Aber die Faszination alter Flugzeuge, die hatte ihn damals schon gepackt. Und so zögerte er nicht, als ihm 1980 eine Bücker Jungmann angeboten wurde, die ein Spediteur aus Süddeutschland in Spanien gekauft und mit 30 anderen nach Deutschland geschaffte hatte. Die Flieger waren in Spanien in Lizenz gebaut und von der dortigen Luftwaffe für die Ausbildung genutzt worden. Nun lagen sie zerlegt in Containern, und Presser nahm eines mit. In langer Arbeit baute er die Maschine zusammen, und seitdem fliegt er sie, so oft er kann.

Wenn er über seinen Doppeldecker spricht, dann klingt das nach ganz viel Zuneigung und Innigkeit - in der Luft fühlt er sich regelrecht eins mit diesem robusten Flugzeug, das problemlos zu fliegen sei und auf jede Regung reagiere. Presser und seine Bücker wirken wie ein lange verheiratetes Paar: Man kennt sich, man liebt sich, man respektiert sich - und man will noch lange Jahre miteinander verbringen.

Er nennt sie übrigens die "Stradivari der Lüfte" - so wie diese Geige einen besonderen Klang habe, schätzten Piloten an der Bücker Jungmann deren unvergleichliche Flugeigenschaften.
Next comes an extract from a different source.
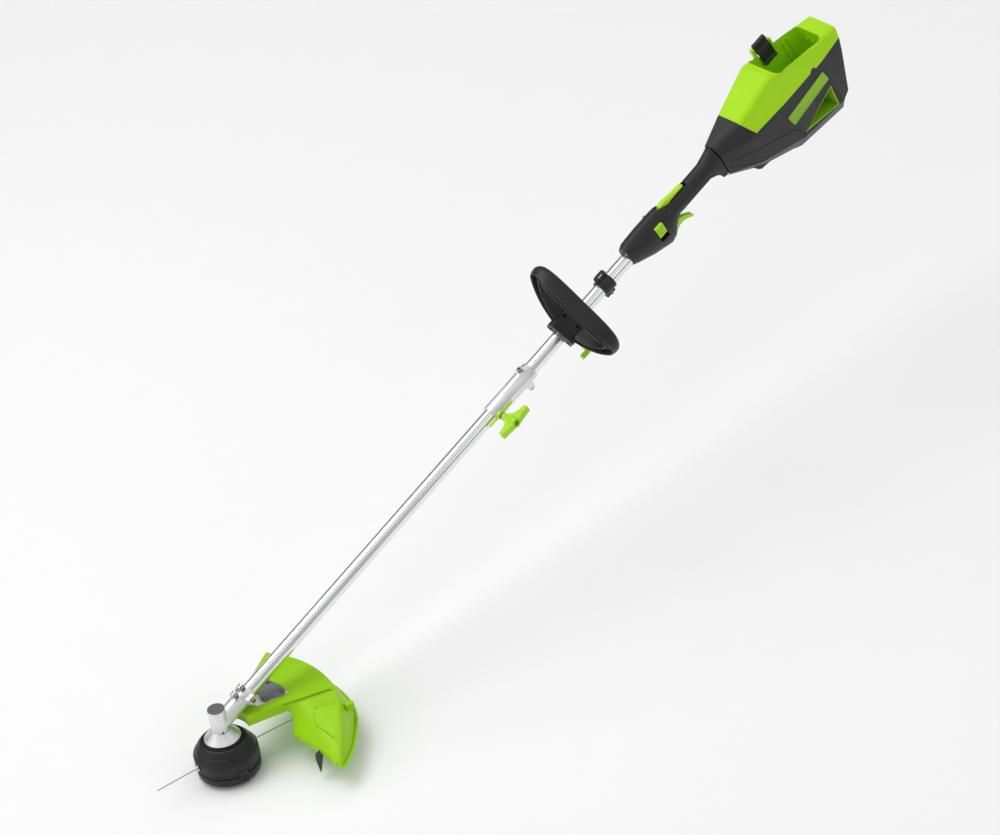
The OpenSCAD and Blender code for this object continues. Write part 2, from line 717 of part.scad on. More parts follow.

Die Bücker Jungmann war das erste Flugzeug des Flugzeugherstellers Bücker Flugzeugbau. Der Erstflug fand am 27. April 1934 statt. Konstrukteur war der Schwede Anders J. Anderson. Eingesetzt wurde es an Flugschulen und in der damals in Deutschland neu entstandenen Luftwaffe, wo es eines der Standard-Schulflugzeuge wurde. In Deutschland wurden 3000 Stück hergestellt, insgesamt (Lizenzbauten eingeschlossen) wurden etwa 5000 Maschinen produziert.

Nach der Rallye gibt es in Süd-Afrika ein Familientreffen, und Pressers Sohn (Pilot wie der Vater) will mit seiner Freundin die Bücker bei einer Rundreise in der Luft genießen - auf den Spuren von "Out of Africa" sozusagen. Danach wird der Doppeldecker zerlegt und im Container zurück nach Deutschland geschafft.